There are 2 txt files you have parsed from Easylist-GER, but I don't think that the first bigger one is parsed from the original Easylist-GER file, or am I wrong? The second file has only 59 entries?
maybe you have some time to take a look.

thx, Frank

deathbybandaid · May 17, 2017, 5:34pm

The one is easylistgermany, the other is easylistgermany+easylist

I pulled most of the lists from filterlists.com

Tntdruid · May 19, 2017, 6:13pm

Use to run whit 2x raspberry pi 3, SD cards died after like 7 days, was getting over 400mil dns query a day

deathbybandaid · May 19, 2017, 7:06pm

The newer versions of raspbian can actually run off of a flashdrive,, or a usb drive,, maybe ssd!

deHakkelaar · May 19, 2017, 7:39pm

If in an enterprise environment, why not have the logs and lists, the ones that get abused the most, stored on a share or iSCSI target from a corporate NAS ?
eg.

mount -t nfs /NAS/pihole/var/log /var/log
mount -t nfs /NAS/pihole/etc/pihole /etc/pihole

In fstab of course.
Or use formatted iSCSI targets and mount similar.

Or setup free Xen virtualisation, a baremetal type 1 hypervisor, on two hosts so you can do failover/balancing and dont depend on SD cards anymore.
The Xenserver distro (Citrix owned) saves you setting up the entire Xen-project hypervisor environment manually, with I believe a nice GUI and so on.

deHakkelaar · May 19, 2017, 7:51pm

Ohw Ps. nice job @deathbybandaid

Tntdruid · May 20, 2017, 3:16pm

Is 404 now? did you change the url?

deathbybandaid · May 20, 2017, 3:21pm

I made some changes to the script yesterday, and it apparently took that file down,, I am working on fixing it right now though.

deathbybandaid · May 20, 2017, 4:12pm

It's fixed now,,, and I'm now saving a chunk of processing time!

frankrpi3 · May 24, 2017, 5:53pm

Hi,

deleting all double/triple... entries will reduce urls from 269448 to 48791

deathbybandaid · May 24, 2017, 6:03pm

I knew I forgot something! this should be fixed now,,, I'm doing a test run now

eejeel · May 24, 2017, 9:16pm

I think that you also have to add a -L option in parser.sh in the curl activity for a file that is moved on the website and generate a 3XX response code.

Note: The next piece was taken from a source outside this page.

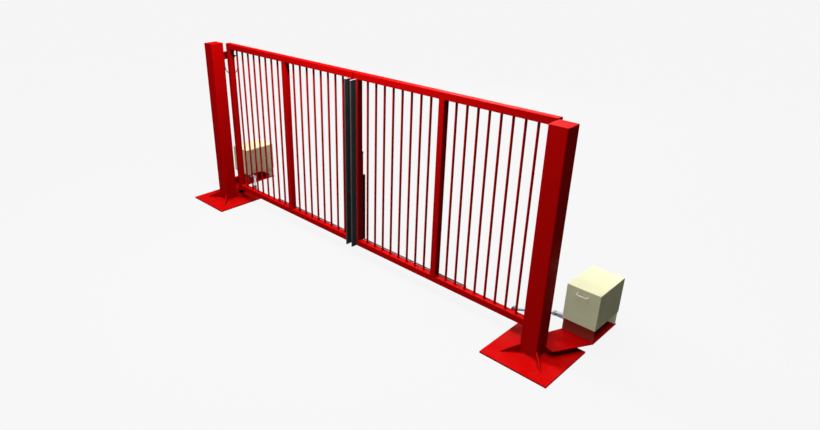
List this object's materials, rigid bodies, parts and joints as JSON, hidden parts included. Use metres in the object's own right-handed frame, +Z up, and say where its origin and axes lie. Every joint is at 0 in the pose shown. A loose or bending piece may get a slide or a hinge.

I have had that with one of the files and with the -L option I could download / process the file.
For example sudo curl --silent -L ad (Daniel Apatin) · GitHub.........

See curl - How To Use

deathbybandaid · May 24, 2017, 9:56pm

I added that tweak, and I'm doing a test run

deathbybandaid · May 24, 2017, 10:02pm

If anybody thinks that there is a better way to parse them, the file loop is the stongsuit of the script.

Valiceemo · May 29, 2017, 9:11pm

Just stumbled upon this and really like the look of it.

Couple of questions...

I guess I run it daily in early hours using cron?

What is the purpose of the mirror files?

deathbybandaid · May 29, 2017, 9:24pm

This script is a work in progress, and the mirroredlists is there to have a reference of what a list was before parsings,, it also gives credit where it is deserved.